Capitalize on Your Assets: Commuter Tax Edition

Love Jeff Warren, but I’m not sure where he’s coming from on this:

“I do not believe in the concept of a commuter tax, plain and simple,” Warren said. “I don’t believe in it. We’re going to tax individuals who never voted for us. I have a problem with that.”

Cities tax non-residents all the time. Philly and Pittsburgh have sales taxes, and if some state politicians get their way, there could be a 1% local option County sales tax. Easton would benefit enormously from that, since they’ve got a downtown retail cluster and a growing tourism sector. Lots of non-residents would be paying taxes to the city.

Parking revenue is also money that the city gets from non-residents and tourists. Nothing wrong with that. Easton and its businesses and residents have made the downtown land valuable, and people are paying to use some of that space. I’m not sure where this principle comes from that cities shouldn’t tax non-residents.

My view is that cities should capitalize on their best assets to get revenue for city services.

If your public policies (like “clean and safe”) are adding significant land value, you should tax land value. If you’re working to build an arts and tourism economy, you should tax sales and non-productive use of the most valuable land (parking, land speculation).

And if you’re the County seat, you should tax people who have to work in the city. The County doesn’t pay land taxes, but they take up a lot of land. It’s the same issue that leads you to want a PILOT from other big non-profits. They’re using land and city services, but for whatever reason they don’t have to pay land taxes to Easton. Isn’t the next best thing to charge them at least the same income tax rate as residents? If I ran the zoo, I’d charge a higher income tax rate to commuters so as to create a direct incentive to live within the city limits and save money.

(Thanks: Zach Lindsey)

Comments

  1. John says:

    To relocate out of Philly to the suburbs requires either moving to another state or at least a 20-30min drive / 1hr+ public transportation. Andnd you’ve changed your employee’s entire lives in how to get to/from work. To relocate out of Easton is 5mins driving and it doesn’t change anyone’s life at all.

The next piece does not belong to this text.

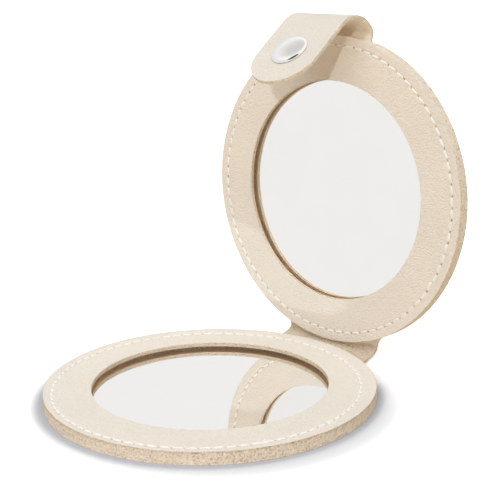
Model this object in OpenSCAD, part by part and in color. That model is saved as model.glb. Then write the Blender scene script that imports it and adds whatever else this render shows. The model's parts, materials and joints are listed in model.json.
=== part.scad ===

    If I’m the county, I move employees out of Easton to other County facilities. Many Northampton county employees are friends of mine, and none care whether they work in downtown Easton or not.

  2. Jon Geeting says:

    I predict no one moves.

  3. John says:

    If I was located in Easton and it didn’t matter where I was located, I’d ask my employees what they thought. Their thought wouldn’t be final but it’d sure be interesting to hear what they have to say.

    You know the problem with absolutes? They’re never right.

  4. Jon Geeting says:

    The impact is going to be negligible. Most businesses and workers are going to conclude that the cost of moving isn’t worth it.

  5. GDub says:

    How many businesses are we really talking about? Lafayette, Crayola, and Weyerbacher? And the county government? They may not move, but how likely is it to actually grow?

    • Jon Geeting says:

      There aren’t that many, and also people who make below a certain amount don’t pay EIT at all. Forget if the cutoff is 25K or 30K. So we’re really not talking about that many people.

  6. GDub says:

    Just as with the EIT and the arena, I again don’t understand why so much time and political capital is spent on a concept that likely will have little or no impact on s0lving the problem?

    I’m sure there are some high paying managers and execs at Easton firms that may pay a bit more, but I’d prefer to see a press outlet examine the city’s assumptions on revenue versus anticipated pension costs.